■ **Given request**
List all lines of the data containing the word "import".

━━━━━━━━

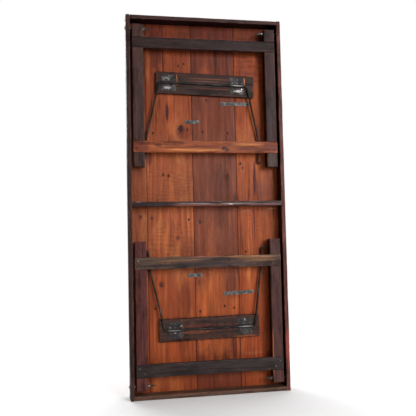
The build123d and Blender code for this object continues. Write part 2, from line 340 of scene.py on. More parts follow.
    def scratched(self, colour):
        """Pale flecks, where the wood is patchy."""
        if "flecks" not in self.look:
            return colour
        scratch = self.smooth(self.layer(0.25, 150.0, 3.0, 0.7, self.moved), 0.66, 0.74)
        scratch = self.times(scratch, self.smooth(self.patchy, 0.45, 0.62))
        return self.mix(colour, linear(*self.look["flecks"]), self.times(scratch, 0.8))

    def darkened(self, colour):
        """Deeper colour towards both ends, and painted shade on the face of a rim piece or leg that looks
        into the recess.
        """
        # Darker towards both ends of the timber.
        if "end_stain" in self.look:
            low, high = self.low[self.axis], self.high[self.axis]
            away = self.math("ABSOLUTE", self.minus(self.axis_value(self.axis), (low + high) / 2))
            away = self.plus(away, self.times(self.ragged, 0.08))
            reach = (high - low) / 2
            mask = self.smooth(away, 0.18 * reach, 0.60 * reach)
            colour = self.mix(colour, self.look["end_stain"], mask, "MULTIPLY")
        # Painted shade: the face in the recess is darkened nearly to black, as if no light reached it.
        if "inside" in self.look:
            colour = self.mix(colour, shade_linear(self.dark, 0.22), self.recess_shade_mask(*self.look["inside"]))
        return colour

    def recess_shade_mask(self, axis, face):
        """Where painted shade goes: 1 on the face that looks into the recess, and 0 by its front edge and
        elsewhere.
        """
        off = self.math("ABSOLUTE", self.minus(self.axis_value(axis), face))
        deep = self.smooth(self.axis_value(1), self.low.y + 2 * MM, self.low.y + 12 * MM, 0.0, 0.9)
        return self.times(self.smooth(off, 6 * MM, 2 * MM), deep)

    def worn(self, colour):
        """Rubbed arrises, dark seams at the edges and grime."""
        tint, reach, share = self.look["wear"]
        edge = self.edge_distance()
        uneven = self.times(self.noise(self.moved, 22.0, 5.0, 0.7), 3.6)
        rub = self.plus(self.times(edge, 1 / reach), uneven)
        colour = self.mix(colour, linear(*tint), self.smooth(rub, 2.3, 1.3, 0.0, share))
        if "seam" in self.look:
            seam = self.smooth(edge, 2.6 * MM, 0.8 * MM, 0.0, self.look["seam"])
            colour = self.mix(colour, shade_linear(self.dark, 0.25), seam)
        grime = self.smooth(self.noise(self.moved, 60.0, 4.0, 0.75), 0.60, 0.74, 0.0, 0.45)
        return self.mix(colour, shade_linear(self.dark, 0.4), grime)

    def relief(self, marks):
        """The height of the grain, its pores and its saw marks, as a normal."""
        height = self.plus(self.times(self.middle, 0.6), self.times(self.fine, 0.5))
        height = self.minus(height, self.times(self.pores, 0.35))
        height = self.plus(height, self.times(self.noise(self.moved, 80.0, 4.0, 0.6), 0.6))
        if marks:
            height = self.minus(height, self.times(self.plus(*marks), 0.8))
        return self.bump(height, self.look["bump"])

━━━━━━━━

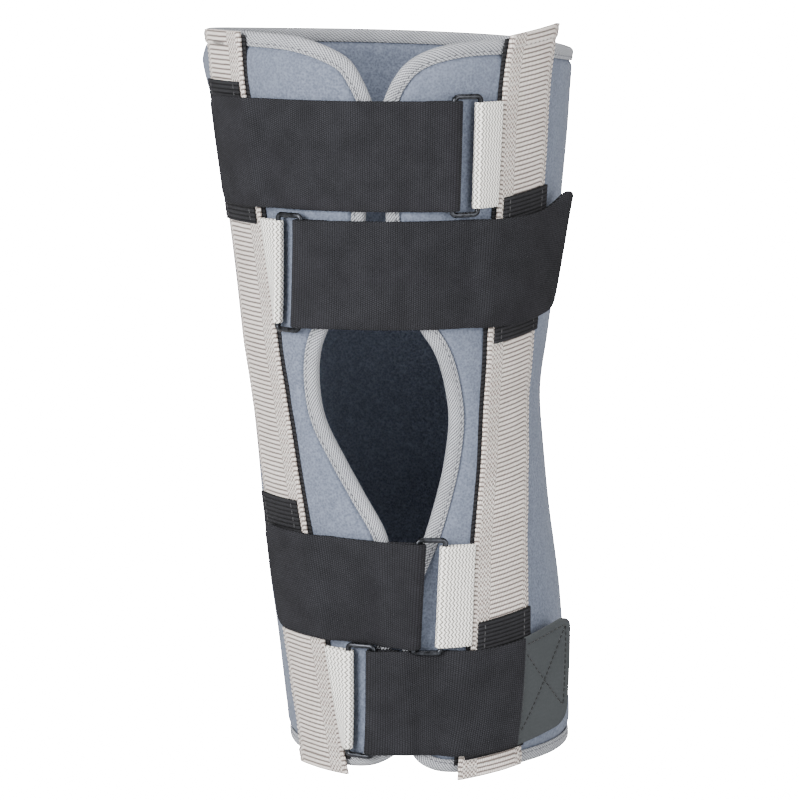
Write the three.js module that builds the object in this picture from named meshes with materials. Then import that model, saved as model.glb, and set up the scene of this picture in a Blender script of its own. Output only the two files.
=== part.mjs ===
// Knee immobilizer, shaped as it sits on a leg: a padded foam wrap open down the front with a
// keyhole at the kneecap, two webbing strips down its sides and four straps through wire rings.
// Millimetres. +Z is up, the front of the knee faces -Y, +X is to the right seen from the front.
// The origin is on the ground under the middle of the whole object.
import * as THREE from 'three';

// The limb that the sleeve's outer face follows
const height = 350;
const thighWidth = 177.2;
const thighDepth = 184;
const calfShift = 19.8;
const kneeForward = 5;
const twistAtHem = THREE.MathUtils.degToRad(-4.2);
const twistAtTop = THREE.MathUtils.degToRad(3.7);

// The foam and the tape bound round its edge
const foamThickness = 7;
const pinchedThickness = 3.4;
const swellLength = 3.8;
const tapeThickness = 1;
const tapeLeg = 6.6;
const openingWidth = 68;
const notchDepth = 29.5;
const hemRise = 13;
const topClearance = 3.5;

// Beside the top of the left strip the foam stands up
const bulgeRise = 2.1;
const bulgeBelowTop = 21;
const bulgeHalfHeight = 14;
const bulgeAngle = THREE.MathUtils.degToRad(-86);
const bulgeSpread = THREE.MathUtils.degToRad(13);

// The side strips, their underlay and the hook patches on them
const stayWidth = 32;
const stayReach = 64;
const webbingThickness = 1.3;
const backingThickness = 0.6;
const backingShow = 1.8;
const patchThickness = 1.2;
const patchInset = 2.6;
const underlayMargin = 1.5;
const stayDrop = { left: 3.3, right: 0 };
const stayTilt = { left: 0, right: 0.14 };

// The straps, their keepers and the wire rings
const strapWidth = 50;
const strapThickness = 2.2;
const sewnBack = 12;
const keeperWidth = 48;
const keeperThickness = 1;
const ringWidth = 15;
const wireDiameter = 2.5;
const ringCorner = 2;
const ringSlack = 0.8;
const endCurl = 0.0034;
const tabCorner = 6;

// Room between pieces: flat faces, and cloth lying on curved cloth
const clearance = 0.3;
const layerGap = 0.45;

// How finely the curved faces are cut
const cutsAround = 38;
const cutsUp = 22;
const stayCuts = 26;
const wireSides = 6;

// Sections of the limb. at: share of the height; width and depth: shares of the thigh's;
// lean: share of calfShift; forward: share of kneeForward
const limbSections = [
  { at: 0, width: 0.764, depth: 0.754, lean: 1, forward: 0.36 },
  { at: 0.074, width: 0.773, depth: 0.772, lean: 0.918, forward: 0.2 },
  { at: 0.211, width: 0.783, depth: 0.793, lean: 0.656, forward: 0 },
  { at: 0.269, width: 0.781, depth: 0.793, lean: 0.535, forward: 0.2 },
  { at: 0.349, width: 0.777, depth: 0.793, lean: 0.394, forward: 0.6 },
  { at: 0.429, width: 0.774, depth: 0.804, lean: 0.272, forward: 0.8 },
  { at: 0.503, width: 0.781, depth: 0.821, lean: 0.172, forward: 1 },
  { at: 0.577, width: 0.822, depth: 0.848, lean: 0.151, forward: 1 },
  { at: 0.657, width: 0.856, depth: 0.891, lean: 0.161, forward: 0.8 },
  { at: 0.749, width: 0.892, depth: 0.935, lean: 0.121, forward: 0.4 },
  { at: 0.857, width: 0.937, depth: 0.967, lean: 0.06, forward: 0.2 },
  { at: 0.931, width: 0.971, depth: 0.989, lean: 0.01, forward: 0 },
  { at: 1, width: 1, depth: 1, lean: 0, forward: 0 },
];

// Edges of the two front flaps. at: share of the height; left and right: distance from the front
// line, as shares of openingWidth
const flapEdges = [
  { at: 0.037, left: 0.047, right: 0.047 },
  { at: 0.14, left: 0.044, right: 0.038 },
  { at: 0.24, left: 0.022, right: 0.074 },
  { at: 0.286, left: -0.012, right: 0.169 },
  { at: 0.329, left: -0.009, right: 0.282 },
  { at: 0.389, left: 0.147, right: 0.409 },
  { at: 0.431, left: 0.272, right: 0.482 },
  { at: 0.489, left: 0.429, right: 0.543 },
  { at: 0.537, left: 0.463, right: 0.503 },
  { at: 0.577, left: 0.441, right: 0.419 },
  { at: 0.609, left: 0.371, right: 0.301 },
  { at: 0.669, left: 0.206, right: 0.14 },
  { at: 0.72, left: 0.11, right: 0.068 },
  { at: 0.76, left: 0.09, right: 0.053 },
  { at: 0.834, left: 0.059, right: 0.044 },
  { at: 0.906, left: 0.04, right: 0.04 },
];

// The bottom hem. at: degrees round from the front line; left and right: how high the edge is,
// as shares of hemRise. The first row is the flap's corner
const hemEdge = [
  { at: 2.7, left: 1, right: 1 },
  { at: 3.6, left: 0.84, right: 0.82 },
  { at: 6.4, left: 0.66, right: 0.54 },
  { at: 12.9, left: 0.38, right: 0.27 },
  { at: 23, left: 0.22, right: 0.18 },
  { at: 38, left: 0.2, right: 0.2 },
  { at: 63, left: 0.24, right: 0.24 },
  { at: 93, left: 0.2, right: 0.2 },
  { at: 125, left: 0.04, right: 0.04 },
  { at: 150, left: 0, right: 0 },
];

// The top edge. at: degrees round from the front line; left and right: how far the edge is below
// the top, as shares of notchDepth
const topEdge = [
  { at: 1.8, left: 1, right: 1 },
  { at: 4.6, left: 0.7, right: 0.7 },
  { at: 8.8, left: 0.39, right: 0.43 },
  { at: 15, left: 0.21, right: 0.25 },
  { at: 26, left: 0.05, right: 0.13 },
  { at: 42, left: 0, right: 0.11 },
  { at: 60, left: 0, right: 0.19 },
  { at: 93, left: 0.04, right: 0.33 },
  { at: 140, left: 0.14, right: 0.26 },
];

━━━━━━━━

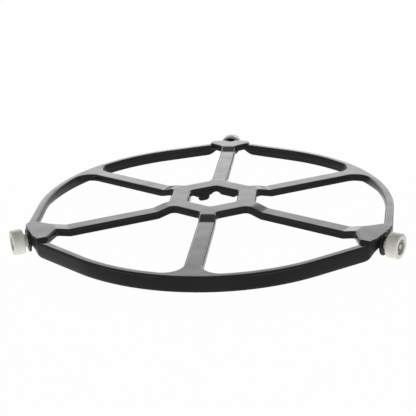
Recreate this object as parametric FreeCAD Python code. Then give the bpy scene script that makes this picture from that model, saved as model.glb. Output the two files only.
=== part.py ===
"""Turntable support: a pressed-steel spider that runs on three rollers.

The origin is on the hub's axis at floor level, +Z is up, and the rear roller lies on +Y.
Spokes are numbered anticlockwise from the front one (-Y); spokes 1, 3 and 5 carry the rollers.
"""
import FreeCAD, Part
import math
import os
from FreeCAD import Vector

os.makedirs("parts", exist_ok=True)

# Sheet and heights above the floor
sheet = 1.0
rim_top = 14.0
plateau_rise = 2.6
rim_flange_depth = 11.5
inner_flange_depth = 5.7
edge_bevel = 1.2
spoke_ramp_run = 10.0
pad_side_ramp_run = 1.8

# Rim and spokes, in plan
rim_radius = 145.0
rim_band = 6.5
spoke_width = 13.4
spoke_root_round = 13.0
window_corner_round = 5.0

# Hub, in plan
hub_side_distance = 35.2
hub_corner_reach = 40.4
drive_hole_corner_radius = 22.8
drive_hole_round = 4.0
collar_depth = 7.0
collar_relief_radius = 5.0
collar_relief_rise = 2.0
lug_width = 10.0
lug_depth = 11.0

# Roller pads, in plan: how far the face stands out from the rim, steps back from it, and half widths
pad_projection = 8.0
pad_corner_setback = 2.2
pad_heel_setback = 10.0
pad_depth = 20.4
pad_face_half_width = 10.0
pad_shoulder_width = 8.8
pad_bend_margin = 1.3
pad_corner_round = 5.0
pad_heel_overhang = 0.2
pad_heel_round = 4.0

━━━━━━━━

■ **Result for this task**
Write the three.js module that builds the object in this picture from named meshes with materials. Then import that model, saved as model.glb, and set up the scene of this picture in a Blender script of its own. Output only the two files.
import * as THREE from 'three';
import FreeCAD, Part
import math
import os
from FreeCAD import Vector